Beginning with the first line below, please repeat the material exactly, ending with the line that includes "BEECH_KNOB = Beech()".

####################

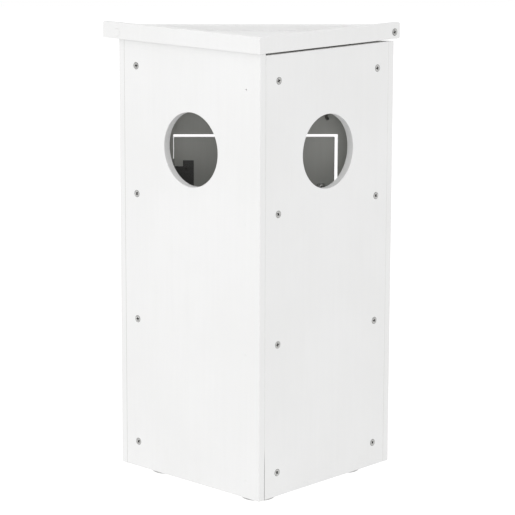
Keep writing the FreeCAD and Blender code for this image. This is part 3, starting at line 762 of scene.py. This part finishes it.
class Finish(Enum):
    """The finishes by the record's slots, with the recipe that makes each."""

    WHITE_PAINT = WhitePaint()
    PAINTED_TIMBER = PaintedTimber()
    ZINC_SCREW = Metal("zinc_screw", (0.54, 0.54, 0.53, 1.0), (0.36, 0.36, 0.35, 1.0),
                       (0.74, 0.74, 0.72, 1.0), 0.9, 0.32, 0.48)
    STEEL_PIN = Metal("steel_pin", (0.40, 0.39, 0.38, 1.0), (0.24, 0.23, 0.22, 1.0),
                      (0.55, 0.54, 0.52, 1.0), 0.95, 0.3, 0.5)
    BLACK_HINGE = Metal("black_hinge", (0.088, 0.088, 0.086, 1.0), (0.058, 0.058, 0.056, 1.0),
                        (0.10, 0.10, 0.10, 1.0), 0.25, 0.42, 0.6, 1100.0)
    FELT_PAD = Felt()
    BEECH_KNOB = Beech()

    @classmethod
    def of_node(cls, node: str) -> "Finish":
        """The finish that the record's slot for a CAD node names."""
        slot = next(part["material_slot"] for part in frame["record"]["subparts"]
                    if part["node"] == node)
        return cls[slot.upper()]


MADE: dict[Finish, bpy.types.Material] = {}


def dressed(piece: bpy.types.Object, finish: Finish) -> bpy.types.Object:
    """Gives a piece one finish, made on first use.

    Args:
        piece: the piece.
        finish: its finish.
    Returns:
        The same piece.
    """
    if finish not in MADE:
        MADE[finish] = finish.value.made()
    piece.data.materials.clear()
    piece.data.materials.append(MADE[finish])
    return piece


# --- shapes that several sub-assemblies share ---------------------------------------------------
@dataclass(frozen=True)
class Arris:
    """How far an edge is rounded over, and in how many steps."""

    width: float
    steps: int = 3
    flat: float = math.radians(1.0)
    sharp: float = math.radians(33.0)

    def soften(self, piece: bpy.types.Object) -> bpy.types.Object:
        """Joins the flat triangles of a piece into whole faces and rounds its sharp edges.

        Args:
            piece: a closed piece with smooth faces.
        Returns:
            The same piece, with a bevel and normals weighted by face.
        """
        edit = bmesh.new()
        edit.from_mesh(piece.data)
        bmesh.ops.dissolve_limit(edit, angle_limit=self.flat, verts=edit.verts, edges=edit.edges)
        edit.to_mesh(piece.data)
        edit.free()
        bevel = piece.modifiers.new("arris", "BEVEL")
        bevel.width, bevel.segments = self.width, self.steps
        bevel.limit_method, bevel.angle_limit = "ANGLE", self.sharp
        bevel.use_clamp_overlap, bevel.harden_normals = False, False
        normals = piece.modifiers.new("flat_faces", "WEIGHTED_NORMAL")
        normals.keep_sharp = True
        return piece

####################

WRITTEN RESPONSE –
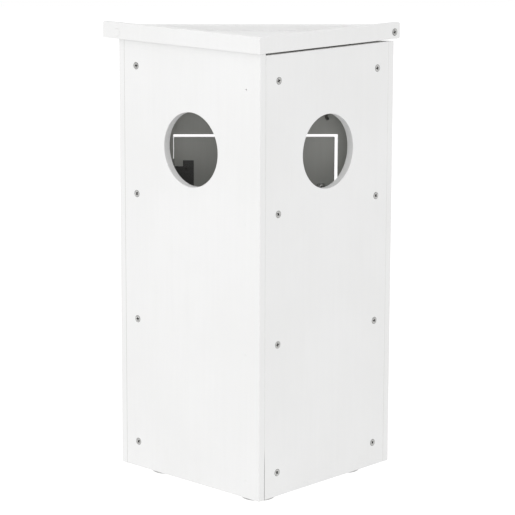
Keep writing the FreeCAD and Blender code for this image. This is part 3, starting at line 762 of scene.py. This part finishes it.
class Finish(Enum):
    """The finishes by the record's slots, with the recipe that makes each."""

    WHITE_PAINT = WhitePaint()
    PAINTED_TIMBER = PaintedTimber()
    ZINC_SCREW = Metal("zinc_screw", (0.54, 0.54, 0.53, 1.0), (0.36, 0.36, 0.35, 1.0),
                       (0.74, 0.74, 0.72, 1.0), 0.9, 0.32, 0.48)
    STEEL_PIN = Metal("steel_pin", (0.40, 0.39, 0.38, 1.0), (0.24, 0.23, 0.22, 1.0),
                      (0.55, 0.54, 0.52, 1.0), 0.95, 0.3, 0.5)
    BLACK_HINGE = Metal("black_hinge", (0.088, 0.088, 0.086, 1.0), (0.058, 0.058, 0.056, 1.0),
                        (0.10, 0.10, 0.10, 1.0), 0.25, 0.42, 0.6, 1100.0)
    FELT_PAD = Felt()
    BEECH_KNOB = Beech()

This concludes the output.